Comment by lucb1e

3 years ago

Is it not possible to determine which article(s) the user downloaded based on the memory locations read? Of course, multiple small articles from within the same 100KB cannot be said, but for any medium to large article, you'd be able to make a good guess (if there are a handful of articles there) or an exact match (if there is <=1 article in that chunk) no?

Or does the server go through a large chunk of its memory (say, at least a quarter of all of Wikipedia) and perform some oblivious computation on all of that data (applying the result modulo this 100KB return buffer)? That sounds very resource-intensive, at least for something large like Wikipedia (a doctor's office with some information pages of a few KB each could more easily do such a thing).

In the latter case, is each request unique (does it involve some sort of IV that the client can xor out of the data again) or could an index be built similar to a list of hashed PIN codes mapped back to plain text numbers?

Edit: I had already read some comments but just two comments further would have been my answer... :) https://news.ycombinator.com/item?id=31669924

> One query for one item in the database is indistinguishable (without the client’s key) from another query for the same item later; in other words, it’s similar to something like the guarantee of CBC or GCM modes, where as long as you use it correctly, it is secure even if the attacker can see many encryptions of its choosing.

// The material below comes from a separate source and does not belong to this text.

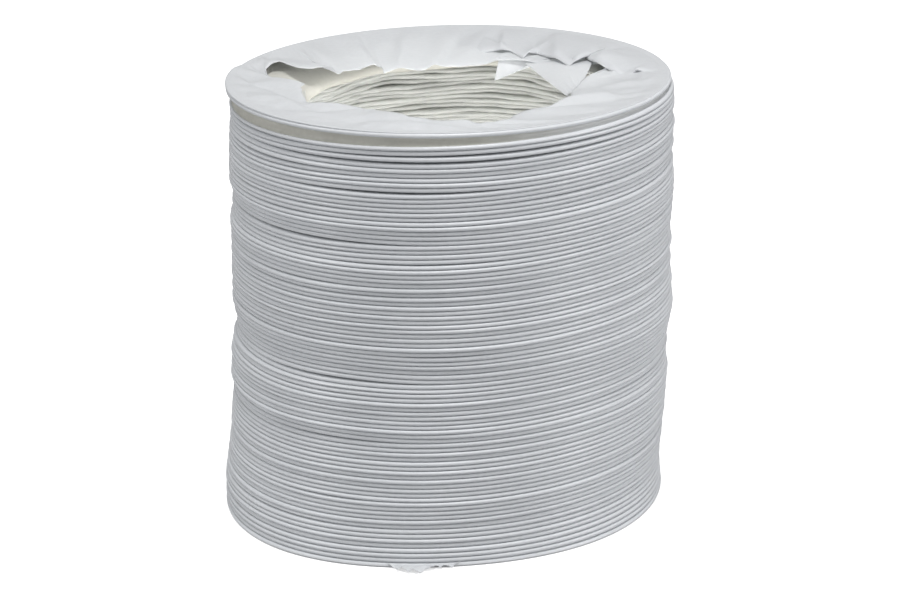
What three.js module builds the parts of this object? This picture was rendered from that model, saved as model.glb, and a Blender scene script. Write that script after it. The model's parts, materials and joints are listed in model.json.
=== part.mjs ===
// A film duct hose, pushed together along its axis into a short stack.
//
// A spring-steel wire is wound into a helix and bonded into a thin PVC film. Between two wire turns the film
// folds inward, so the pushed-together hose is a stack of film-covered rings round an open bore.
// The wall is modelled as bands of whole and half turns. Between two bands the hose either stretches or bends.
// Above the top band a neck of free film leads to the rim wire, and the loose cut end of the film lies inward
// over the mouth. The other cut end is tucked under the lowest turn.
//
// Units are millimetres and +Z is up. The origin is on the hose's axis, at the surface that the hose stands on.

import * as THREE from "three";

// Driving dimensions.
const COIL_RADIUS = 51.4; // from the axis to the wire's centre line
const WIRE_DIAMETER = 0.8;
const TURN_PITCH = 1.085; // height that one wire turn and its film take when pushed together
const PLEAT_INNER_RADIUS = 35; // where the inward film folds end, which is the bore
const GAP = 0.3; // clearance between neighbouring pieces
const FILM_SHEET = 0.5; // thickness that a loose, crumpled film layer takes
const NECK_HEIGHT = 2.4; // free film between the top turn and the rim wire

// Turns in each band, from the bottom up. Each joint between two bands lets the hose stretch or bend there.
const END_BAND_TURNS = 3;
const STRETCH_AND_BEND_TURNS = 4.5; // a band with a stretch joint on one side and a bend joint on the other
const STRETCH_ONLY_TURNS = 6; // a band between two stretch joints
const BEND_COUNT = 6;

// Whole turns are counted from the back of the hose, which is the +Y side.
const FIRST_TURN_ANGLE = Math.PI / 2;

// Fineness of the round shapes.
const STEPS_PER_TURN = 16;
const RING_SEGMENTS = 32;
const SHEET_SEGMENTS = 40;

// Sizes that follow from the driving dimensions.
const WIRE_RADIUS = WIRE_DIAMETER / 2;
const CHORD_SAG = COIL_RADIUS * (1 - Math.cos(Math.PI / STEPS_PER_TURN));
const PLEAT_OUTER_RADIUS = COIL_RADIUS - CHORD_SAG - WIRE_RADIUS - GAP;
const STACK_BASE = FILM_SHEET + GAP; // where the first film ring starts
const WIRE_BASE = STACK_BASE + TURN_PITCH / 2; // where the wire's centre line starts

const film = { color: 0xdfe3e6, roughness: 0.42, metalness: 0 };
const looseFilm = { color: 0xe6eaed, roughness: 0.5, metalness: 0 };
const neckFilm = { color: 0xb4b6a6, roughness: 0.55, metalness: 0 };
const steel = { color: 0x9a9da0, roughness: 0.35, metalness: 1 };

function addMesh(parent, name, geometry, finish) {
  const mesh = new THREE.Mesh(geometry, new THREE.MeshStandardMaterial(finish));
  mesh.name = name;
  parent.add(mesh);
  return mesh;
}

// A plain ring with a rectangular section, standing on z = 0 of its own frame.
function ringGeometry(innerRadius, outerRadius, height, segments) {
  const section = [
    new THREE.Vector2(innerRadius, 0),
    new THREE.Vector2(outerRadius, 0),
    new THREE.Vector2(outerRadius, height),
    new THREE.Vector2(innerRadius, height),
    new THREE.Vector2(innerRadius, 0),
  ];
  return new THREE.LatheGeometry(section, segments).rotateX(Math.PI / 2);
}

// The centre line of the wire, which climbs one pitch for each turn.
class WireHelix extends THREE.Curve {
  constructor(startTurn, turns) {
    super();
    this.startTurn = startTurn;
    this.turns = turns;
  }

  getPoint(t, target = new THREE.Vector3()) {
    const turn = this.startTurn + t * this.turns;
    const angle = FIRST_TURN_ANGLE + turn * 2 * Math.PI;
    return target.set(COIL_RADIUS * Math.cos(angle), COIL_RADIUS * Math.sin(angle), turn * TURN_PITCH);
  }
}

// A stretch of the wire. It stops short at its upper end, so that it stays clear of the next stretch.
function wireGeometry(startTurn, turns) {
  const endGap = (WIRE_DIAMETER + GAP) / (2 * Math.PI * COIL_RADIUS);
  const path = new WireHelix(startTurn, turns - endGap);
  const section = new THREE.Shape();
  section.moveTo(WIRE_RADIUS, 0);
  section.lineTo(0, WIRE_RADIUS);
  section.lineTo(-WIRE_RADIUS, 0);
  section.lineTo(0, -WIRE_RADIUS);
  section.closePath();
  return new THREE.ExtrudeGeometry(section, {
    steps: Math.round(turns * STEPS_PER_TURN),
    extrudePath: path,
    bevelEnabled: false,
  });
}

// A flat sheet of film with a round outside and an oval hole, standing on z = 0 of its own frame.
// A tongue can stand out of its front edge.
function sheetGeometry(outerRadius, hole, tongue) {
  const outline = new THREE.Shape();
  if (tongue) {
    const start = -Math.PI / 2 + tongue.halfAngle;
    const end = (3 * Math.PI) / 2 - tongue.halfAngle;
    outline.absarc(0, 0, outerRadius, start, end, false);
    outline.absarc(0, 0, tongue.radius, end + tongue.taper, start - tongue.taper + 2 * Math.PI, false);
    outline.closePath();
  } else {
    outline.absarc(0, 0, outerRadius, 0, 2 * Math.PI, false);
  }
  const opening = new THREE.Path();
  opening.absellipse(hole.x, hole.y, hole.halfWidth, hole.halfDepth, 0, 2 * Math.PI, true);
  outline.holes.push(opening);
  return new THREE.ExtrudeGeometry(outline, {
    depth: FILM_SHEET,
    curveSegments: SHEET_SEGMENTS,
    bevelEnabled: false,
  });
}

// The turns in each band, from the bottom up.
function bandTurns() {
  const turns = [END_BAND_TURNS];
  for (let bend = 0; bend < BEND_COUNT; bend += 1) {
    turns.push(STRETCH_AND_BEND_TURNS, STRETCH_AND_BEND_TURNS);
    turns.push(bend < BEND_COUNT - 1 ? STRETCH_ONLY_TURNS : END_BAND_TURNS);
  }
  return turns;
}

// The bands, each a stretch of wire round a ring of folded film. Returns the number of turns in all.
function addBands(parent) {
  let turn = 0;
  bandTurns().forEach((turns, index) => {
    const number = String(index + 1).padStart(2, "0");
    const base = STACK_BASE + turn * TURN_PITCH;

    const wire = addMesh(parent, `wire_turns_${number}`, wireGeometry(turn, turns), steel);
    wire.position.z = WIRE_BASE;

    const height = turns * TURN_PITCH - GAP;
    const pleats = ringGeometry(PLEAT_INNER_RADIUS, PLEAT_OUTER_RADIUS, height, RING_SEGMENTS);
    addMesh(parent, `film_pleats_${number}`, pleats, film).position.z = base;

    turn += turns;
  });
  return turn;
}

// The bottom end: the cut end of the film, tucked flat under the lowest turn, with a tongue left at the front.
function addBottomEnd(parent) {
  const opening = { x: 0, y: 0, halfWidth: PLEAT_INNER_RADIUS + 2, halfDepth: PLEAT_INNER_RADIUS + 2 };
  const tongue = { radius: COIL_RADIUS + 1, halfAngle: 0.17, taper: 0.03 };
  addMesh(parent, "bottom_film_end", sheetGeometry(COIL_RADIUS - 0.5, opening, tongue), looseFilm);
}

// The top end: a neck of free film, the rim wire, and the torn film collar folded in over the mouth.
function addTopEnd(parent, turns) {
  const neckBase = STACK_BASE + turns * TURN_PITCH;
  const neckOuter = PLEAT_OUTER_RADIUS;
  const neckInner = neckOuter - FILM_SHEET;
  const rimHeight = neckBase + NECK_HEIGHT + WIRE_RADIUS;

  const neck = ringGeometry(neckInner, neckOuter, rimHeight - neckBase, RING_SEGMENTS);
  addMesh(parent, "neck_film", neck, neckFilm).position.z = neckBase;

  // The rim turn is the same helix, one turn long, so it is lowered by what the helix had climbed.
  const rim = addMesh(parent, "rim_wire", wireGeometry(turns, 1), steel);
  rim.position.z = rimHeight - (turns + 0.5) * TURN_PITCH;

  // The loose end covers more of the mouth at the back than at the front.
  const mouth = { x: -3, y: -9, halfWidth: 32, halfDepth: 28.5 };
  const collarBase = rimHeight + TURN_PITCH / 2 + WIRE_RADIUS + GAP;
  const collar = addMesh(parent, "top_film_collar", sheetGeometry(COIL_RADIUS, mouth), looseFilm);
  collar.position.z = collarBase;
}

const hose = new THREE.Group();
const turnCount = addBands(hose);
addBottomEnd(hose);
addTopEnd(hose, turnCount);

export default hose;
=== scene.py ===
"""A film duct hose, pushed together along its axis into a short white stack.

A thin PVC film is bonded over a spring-steel wire helix. Between two wire turns the film folds inward in one
pleat, so the pushed-together hose shows a bead for every turn outside and a fold for every turn inside. The
loose cut end of the film lies crumpled over the mouth, and the other end is tucked under the stack.
Everything is in metres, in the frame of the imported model: the axis is +Z and the front is -Y.
"""

import json
import logging
import math
from dataclasses import dataclass, field
from enum import Enum

import bpy
import numpy as np
from mathutils import Matrix, Vector


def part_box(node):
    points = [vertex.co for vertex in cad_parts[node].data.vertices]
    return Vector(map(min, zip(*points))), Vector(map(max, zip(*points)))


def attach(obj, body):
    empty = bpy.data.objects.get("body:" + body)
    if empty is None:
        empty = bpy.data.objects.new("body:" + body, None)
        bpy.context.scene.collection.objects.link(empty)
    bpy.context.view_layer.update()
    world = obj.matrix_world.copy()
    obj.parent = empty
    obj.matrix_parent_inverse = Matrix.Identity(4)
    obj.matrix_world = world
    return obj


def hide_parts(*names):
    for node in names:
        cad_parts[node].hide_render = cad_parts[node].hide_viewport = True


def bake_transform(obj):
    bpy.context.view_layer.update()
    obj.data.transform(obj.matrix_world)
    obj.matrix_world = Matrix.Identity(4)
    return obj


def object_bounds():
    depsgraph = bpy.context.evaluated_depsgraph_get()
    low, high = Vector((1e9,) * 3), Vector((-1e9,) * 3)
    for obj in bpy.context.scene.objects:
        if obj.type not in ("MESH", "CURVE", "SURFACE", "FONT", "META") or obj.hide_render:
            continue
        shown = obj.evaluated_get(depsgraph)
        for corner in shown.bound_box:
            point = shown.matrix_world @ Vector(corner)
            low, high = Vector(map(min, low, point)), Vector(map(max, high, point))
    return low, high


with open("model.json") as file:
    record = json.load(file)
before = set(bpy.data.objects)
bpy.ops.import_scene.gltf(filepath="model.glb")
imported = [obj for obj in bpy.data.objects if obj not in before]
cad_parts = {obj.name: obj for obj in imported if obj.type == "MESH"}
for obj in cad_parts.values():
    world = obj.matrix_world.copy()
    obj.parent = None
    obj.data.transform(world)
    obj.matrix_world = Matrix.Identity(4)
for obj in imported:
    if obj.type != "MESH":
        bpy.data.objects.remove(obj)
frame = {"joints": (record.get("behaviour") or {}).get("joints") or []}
CAD_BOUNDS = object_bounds()

log = logging.getLogger("film_duct_hose")

MM = 0.001
TURN_COUNT = 90
FRONT_TURN = 0.5  # whole turns are counted from the back, so the front is half a turn on
BACK_ANGLE = math.pi / 2
BAND_GAP = 0.3 * MM  # clearance between two packed bands
WIRE_RADIUS = 0.4 * MM
LOOSE_FILM = 0.12 * MM  # thickness of a loose film layer


class Slot(Enum):
    """The record's material slots."""

    WALL = "film_wall"
    LOOSE = "loose_film"
    NECK = "neck_film"
    WIRE = "spring_wire"


class Facing(Enum):
    """Which way a mesh grid closes."""

    OPEN = 0
    ROUND = 1


# ---------------------------------------------------------------------------------------------------------
# Shape of the stack
# ---------------------------------------------------------------------------------------------------------


@dataclass(frozen=True)
class OpenGap:
    """A gap between two turns that stands open over part of the way round.

    turn is the lower of the two turns, facing its middle in degrees from the front (right is positive), reach
    how far it runs to each side in degrees, and opening its widest height in millimetres.
    """

    turn: float
    facing: float
    reach: float
    opening: float

    def whole(self, turns: np.ndarray) -> np.ndarray:
        """Return how high the gap stands open at each place's angle, in metres.

        Args:
            turns: places on the helix, in turns from its lower end.

        Returns:
            The opening, which is 0 outside the gap's reach.
        """
        middle = FRONT_TURN + self.facing / 360
        away = (turns - middle + 0.5) % 1 - 0.5
        return self.opening * MM * np.cos(np.clip(away * 360 / self.reach, -1, 1) * math.pi / 2) ** 2

    def lift(self, turns: np.ndarray) -> np.ndarray:
        """Return how far the gap lifts each place on the helix, in metres.

        Args:
            turns: places on the helix, in turns from its lower end.

        Returns:
            The lift, which is 0 for the turns under the gap.
        """
        middle = FRONT_TURN + self.facing / 360
        above = np.floor(turns - middle + 0.5) > math.floor(self.turn)
        return self.whole(turns) * above


@dataclass(frozen=True)
class Ripple:
    """Seeded smooth waviness along the helix.

    size is the height of the waves in metres, around the most waves in one turn, and drift how fast the pattern
    changes from one turn to the next, in waves.
    """

    seed: int
    size: float
    around: int
    drift: float
    parts: int = 14

    def at(self, turns: np.ndarray) -> np.ndarray:
        """Return the waviness, which is the same for the same seed.

        Args:
            turns: places on the helix, in turns.

        Returns:
            The waviness at each place, in metres.
        """
        rng = np.random.default_rng(self.seed)
        waves = rng.integers(0, self.around + 1, self.parts)
        drifts = rng.uniform(-self.drift, self.drift, self.parts)
        phases = rng.uniform(0, 2 * math.pi, self.parts)
        total = np.zeros_like(turns, dtype=float)
        for wave, drift, phase in zip(waves, drifts, phases):
            total += np.sin(2 * math.pi * (wave + drift) * turns + phase)
        return self.size * total / math.sqrt(self.parts / 2)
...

That is some cool stuff indeed. I'm going to have to up my game when building or reviewing privacy-aware applications. Sure, a file sharing service is not going to practically allow this, but I'm sure that with this knowledge, I will come across places where it makes sense from both a usefulness (e.g. medical info) and practicality (data set size) perspective.

2 comments

lucb1e

MauranKilom 3 years ago

> Sure, a file sharing service is not going to practically allow this

Well, as the author points out here [0], it doesn't actually translate to exorbitant cost increases when almost all the cost is in bandwidth rather than compute. A file sharing service rather seems like an ideal example (assuming you can derive additional revenue from the privacy promises).

[0]: https://news.ycombinator.com/item?id=31673122

lucb1e 3 years ago

I'd be interested in the calculation there. How many movies does the server store in the first place? Computing over all of Netflix (just their movies, not even the series) for every request, even if you could then obtain the full movie with just one request, seems almost prohibitive. I'm also assuming the author counted on the server being busy the whole time (on-demand pricing) and not having to have spare capacity idling for when multiple requests come in at the same time.
For me, compute has always been by far my expense, and that's without homomorphic encryption! Buying a server or the monthly rental (e.g. VPS) costs is where most of my budget goes. Next on the expense list are a few domain names, and probably about as much in electricity if we're considering the at-home scenario. Bandwidth is usually included, be it with the VPS or with the server I run at home (since I want that internet uplink for normal use anyway).